For virtually any question you may want to investigate about the world, you have to focus on a
particular group of individuals (for example, a group of people, a group of other animals, cities, rock
specimens, exam scores etc.). The group of individuals being studied in order to answer research question is
called a population.[1,pp.51-52] If data is collected from the entire population, that
process is called a
census.[1,p.54] Studies don't
usually have time or money to
gather data on every single individual in a population.
To find out something about a population, researchers select a subset of individuals from the population, study
those individuals and use the information gathered to draw conclusions about the whole population. This subset
of
the population is called a sample.[1,p.52]
A parameter is a single number that describes a population, for example, the median household
income in a
country. A statistic is a single number that describes
a sample, for example, the median
household income
in a sample of 1200 households.[1,p.203]
The parameters of a population are usually unknown, so data is collected on a sample
from the population, the results from the sample are analysed and conclusions are
made regarding the entire population based on the sample results.[1,p.18]
Sample size
Sample size is the final number of individuals
in the study, the final size of data
set
.[1,p.2]
Sample size is commonly denoted by letter "n". Sample size
is an important factor in determining the accuracy and
repeatability of the results.[1,p.42] With a large population of thousands, it is the size of the sample, not
the size of
the population that
determines the accuracy of the results. For example, a random sample of 1000 individuals, has the estimated
accuracy level of 3,2 percentage points, no matter whether the sample is from a small town of 10 000
individuals, a region of 1 million people or the entire country.[1,p.268] Many surveys are based on
large numbers of participants, but this isn't always true for other types of research, such as carefully
controlled experiments. Because of the high
cost of some types of research in terms of time and money, some
studies are based on small number of participants. Researchers have to find the appropriate balance when
determining sample size.[1,p.42]
It is important to realize that sample results will vary from sample to sample. Statistical results
based on
samples should include a measure of how those results are expected to vary.[1,p.171] That is to say that samples themselves will have a distribution of
possible results.
Statistical results are evaluated by measuring their accuracy, typically through the margin of error. The
margin
of error reflects how much the results are expected to vary from sample to sample.[1,p.341]

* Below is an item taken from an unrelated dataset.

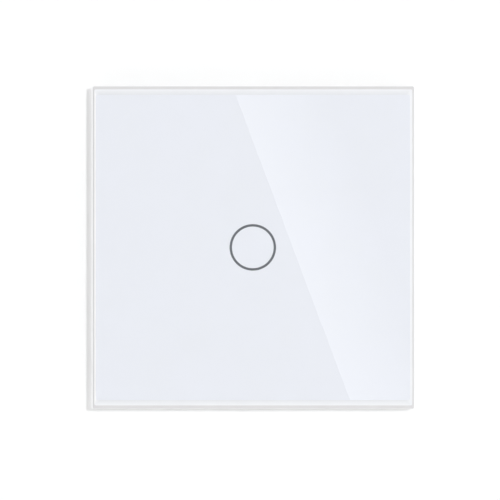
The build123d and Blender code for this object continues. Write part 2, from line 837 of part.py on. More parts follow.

The two most important ideas regarding sample size and margin of error are the
following:[1,p.197]
- Sample size and margin of error have an inverse relationship.
- After a point, increasing sample size gives diminishing return on increasing confidence level.
Having an inverse relationship means that as the sample size increases, the margin of error
decreases. This
relationship is called an inverse because the two move in opposite directions. The more information is gathered,
the more accurate the results will be, given that the data is gathered and handled properly.
[1,p.198]
The relationship between the margin of error and sample size is non-linear, hence increasing the
sample size has
diminishing returns. For example, for the same confidence level of 95% and sample proportion p̂=0.52, increasing
the sample size from 500 to 1000 to 1500 and 2000 will decrease the margin of error from 4.38% to 3.10 to 2.53%
and 2.19% respectively. The extra cost of increasing the number of data points (i.e. have more participants
in the study, survey more people etc.) to achieve the small improvement of margin of error may not
be worthwhile at some point.[1,p.198]
Bias & Randomisation
Bias is the systematic favouritism [intended or accidental] of certain types or groups of
individuals or
certain responses.[1,p.14] Bias can occur due to the way a sample was selected or due to the way
data is
collected.[1,p.55] If the method for selecting a sample data points from a population is
biased,
then the results will also be biased. Within the field of statistics it is not possible to measure bias; it is
only possible to minimise it by
designing good samples and studies.[1,p.209]
Some of the most common sources of bias are:[1,p.340]
- Bad study design.
- Selection of a sample that does not represent the population of interest.
- Miscalibration of the measurement instrument.
- Lack of objectivity on the part of the researchers.
To minimise bias in a study the sample needs to be selected randomly. Sample selection is unbiased
if every
possible sample of equal size has an equal chance to
be selected for the study.[1,p.49]
To take an authentic random sample, a randomisation mechanism is needed to select the individuals. An example of
random sampling involves the use of random number generators. In this process the items in the sample are chosen
using a computer generated list of random numbers, where each sample of items has the same chance of being
selected.[1,p.53]
Note that in designing an experiment,
collecting a random sample of individuals to participate often isn't ethical because experiments impose a
treatment on the subjects.[1,p.13]
Such type of studies are conducted using subjects that volunteer to participate, they self-select. But
randomness can be incorporated in experiments in a different way - by randomly assigning the subjects to the
treatment group and the control group. If the groups are assigned at random, they have a good chance at being
similar, except for the treatment they receive. That way, if a large enough difference is found in the outcomes
for the groups, it can be attributed to the treatment, rather than to other factors.[1,p.341]
Both the quality and the quantity of information is important in assessing how accurate a statistic
will be. The
more good data goes into a statistic, the more accurate that statistic will be. Small sample sizes make results
less accurate (unless the population is small to begin with). However, more data isn't always better data - it
depends on how well the data was collected. A small random sample with well collected data is much better than a
large non-random sample with poorly collected data.[1,p.342] No matter how large a sample is, if it is based on non-random methods,
the result
will not represent the
population. A small random sample is more representative than a large non-random one.[1,p.54] Sample size should always be reported along with the results of any
study.